Играя Чехова, я должна была чувствовать и понимать женщин чеховских всю жизнь. И вдруг начинаешь думать: чего в тебе больше? Твоего «я» или, может быть, ты уже соткана из чеховских женщин? Придуманных или, может быть, вымечтанных, или, может быть, он таких женщин знал? Не знаю. Это загадка и тайна, которую я никогда не сумею открыть. Но уже, может быть, я пронизана ими, потому что иногда вдруг ловлю себя на том, что чувствую в себе что-то от той Маши или от Елены Андреевны. То есть порой в жизни, сталкиваясь со своими жизненными ситуациями, я ассоциативно провожу параллель с теми женщинами, которых я играла, по крайней мере чеховских. Потому что они вошли в мою душу сильно на протяжении лет. И в то же время могу сказать, что неизвестно кто больше – они вошли в меня или я их наделила своим характером, своими качествами?
По крайней мере целое поколение людей, в течение сорока лет видя на сцене Художественного театра чеховских женщин, уже олицетворяли их с моей внешностью, с моей пластикой, с моим голосом, с моими интонациями, с моей трактовкой и с моей душой. Никогда не забуду – был потрясающий юбилей Аллы Константиновны Тарасовой, которую боготворило большое количество людей, у нее была масса поклонников, она была, конечно, выдающейся актрисой, и много зрителей и нашей страны и людей, которые видели ее по всему миру, всегда восхищались ею, не восхищаться ею было нельзя. Потому что она столь неординарна, столь высока и прекрасна, что это трудно как бы переоценить. Вот уж воплощение прекрасной русской женщины, талантливой, благородной, чистой, – повторяю это, потому что это огромное достоинство.
Что такое чистая женщина? Это чистота помыслов, чистота взглядов, позиций, чистота подлинных отношений. Это не, как вам сказать, чистоплюйство с точки зрения – вот это можно, а это нельзя, это запретно. Нет! Она, я думаю и знаю, по крайней мере по истории и по рассказам, по фактам, она порой шла наперекор тому, что нельзя. И в результате добивалась того, что хотела, но чистота ее помыслов, страсти, влюбленности, увлеченности, внутренней позиции была столь высока, что о ней можно было всегда сказать, что она – чистая женщина, с чистой красивой душой. И это огромное достояние, это огромное достоинство.

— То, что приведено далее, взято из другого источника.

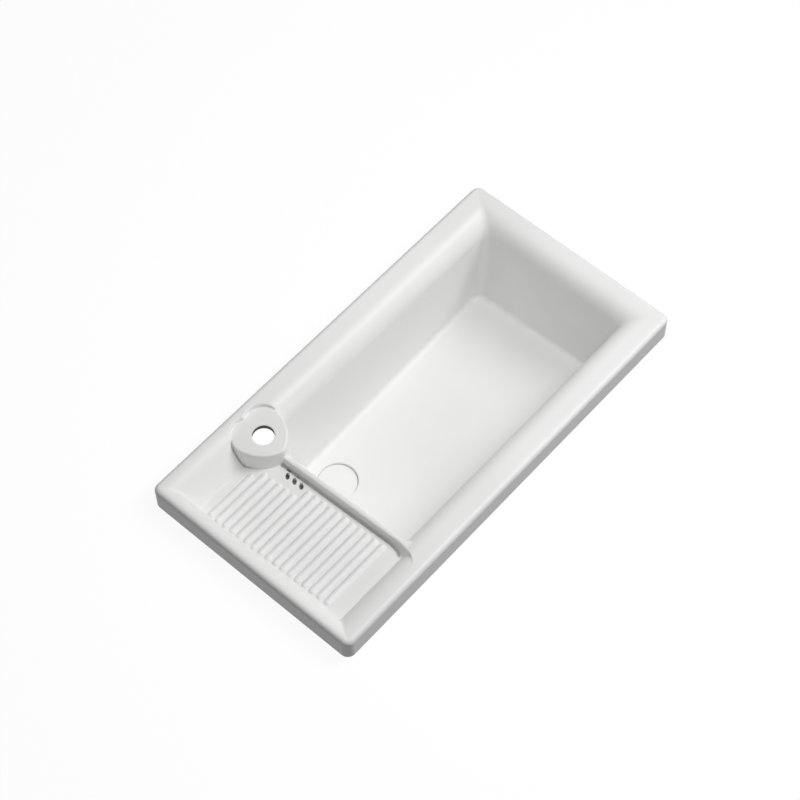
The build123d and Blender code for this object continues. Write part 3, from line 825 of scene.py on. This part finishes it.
stage_object(
    "counter",
    rectangle(CUT_X, CUT_Y, 0) + rectangle(STAGE_REACH, STAGE_REACH, 0),
    [(i, 4 + i, 4 + (i + 1) % 4, (i + 1) % 4) for i in range(4)],
    stage_material("counter_white", COUNTER_GLOW),
)
stage_object(
    "lower_floor",
    rectangle(STAGE_REACH, STAGE_REACH, FLOOR_Z),
    [(0, 1, 2, 3)],
    stage_material("lower_white", FLOOR_GLOW),
)


# Light: a large key light, a softbox over the bowl, and a world that looks white and lights less
KEY_SIZE, KEY_ENERGY, KEY_AT = 1.6, 45.0, (2.03, -1.17, 2.60)
SOFTBOX_SIZE, SOFTBOX_ENERGY, SOFTBOX_AT = 0.7, 6.2, (0.2, -0.35, 1.2)
WORLD_LIGHT, WORLD_LOOK = 0.25, 1.0


def area_light(name, size, energy, location):
    """Round light that points at the middle of the basin and isn't seen itself."""
    data = bpy.data.lights.new(name, "AREA")
    data.shape = "DISK"
    data.size = size
    data.energy = energy
    light = bpy.data.objects.new(name, data)
    light.location = location
    light.rotation_euler = (-Vector(location)).to_track_quat("-Z", "Y").to_euler()
    light.visible_camera = False
    bpy.context.collection.objects.link(light)


area_light("key", KEY_SIZE, KEY_ENERGY, KEY_AT)
area_light("softbox", SOFTBOX_SIZE, SOFTBOX_ENERGY, SOFTBOX_AT)

world = bpy.data.worlds.new("studio")
world.use_nodes = True
bpy.context.scene.world = world
tree = world.node_tree
light_part = tree.nodes["Background"]
light_part.inputs["Color"].default_value = (1, 1, 1, 1)
light_part.inputs["Strength"].default_value = WORLD_LIGHT
seen_part = tree.nodes.new("ShaderNodeBackground")
seen_part.inputs["Color"].default_value = (1, 1, 1, 1)
seen_part.inputs["Strength"].default_value = WORLD_LOOK
mix = tree.nodes.new("ShaderNodeMixShader")
tree.links.new(seen_rays(tree.nodes, tree.links), mix.inputs[0])
tree.links.new(light_part.outputs[0], mix.inputs[1])
tree.links.new(seen_part.outputs[0], mix.inputs[2])
tree.links.new(mix.outputs[0], tree.nodes["World Output"].inputs["Surface"])

# Camera: the photograph's view
CAMERA_AT = (-1.34213, -1.17184, 2.94785)
CAMERA_TURN, CAMERA_FALL, CAMERA_ROLL = 41.957, 58.439, -0.695
CAMERA_LENS, CAMERA_SENSOR = 99.594, 36.0

forward_turn, forward_fall = radians(CAMERA_TURN), radians(CAMERA_FALL)
roll = radians(CAMERA_ROLL)
forward = Vector((
    cos(forward_fall) * cos(forward_turn),
    cos(forward_fall) * sin(forward_turn),
    -sin(forward_fall),
))
level_right = forward.cross(Vector((0, 0, 1))).normalized()
level_up = level_right.cross(forward)
right = level_right * cos(roll) + level_up * sin(roll)
up = right.cross(forward)
camera_data = bpy.data.cameras.new("camera")
camera_data.lens = CAMERA_LENS
camera_data.sensor_width = CAMERA_SENSOR
camera_data.sensor_fit = "HORIZONTAL"
camera = bpy.data.objects.new("camera", camera_data)
turn = Matrix((right, up, -forward)).transposed().to_4x4()
camera.matrix_world = Matrix.Translation(Vector(CAMERA_AT)) @ turn
bpy.context.collection.objects.link(camera)
bpy.context.scene.camera = camera
bpy.context.scene.view_settings.view_transform = "Standard"
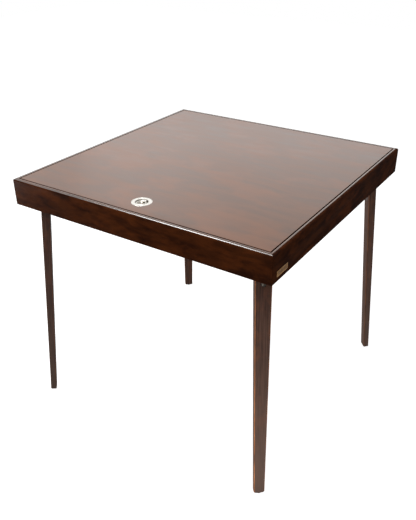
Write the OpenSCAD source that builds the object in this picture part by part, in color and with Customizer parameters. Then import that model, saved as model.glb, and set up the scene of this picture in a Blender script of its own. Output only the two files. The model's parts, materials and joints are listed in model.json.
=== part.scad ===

И вот был ее юбилей. Она уже была в преклонном возрасте, и весь Художественный театр, вся сцена были заставлены станками, лестницы куда-то вверх, оттуда сверху спускалась вся труппа, стояло почетное кресло, в этом кресле сидела она, ее чествовали, награждали, поздравляли, все, как всегда, все, как положено, традиционно. Такой праздник в ее честь. Но при этом она позволила себе сделать немного фрагментарных своих ролей на экране, хотя у нее экрана было мало, потому что она поздно стала сниматься. И порой экран был для нее антирекламой. Потому что те, кто ее видел в «Анне Каренине» на сцене, – это была одна Анна Каренина, а ту, которую уже сняли, когда она была достаточно в таком, мягко выражаясь, зрелом возрасте, и экран и камера были столь несовершенны, что все недостатки были, к сожалению, видны, и, может быть, сегодняшнему зрителю что-то показалось не тем, чуть-чуть смешным, но это издержки времени, издержки цивилизации, я бы сказала так, но то, что она играла великолепно, незабываемо, те, кто видел, это знают. Я студенткой видела и запомнила, я еще видела, как она репетировала и вводила Риту Юрьеву, как она ее готовила к последнему монологу, как она заставляла Риту буквально кидаться под поезд, и как она показывала, как надо это играть, вот один этот показ стоил всего, потому что было понятно, что это неповторимое.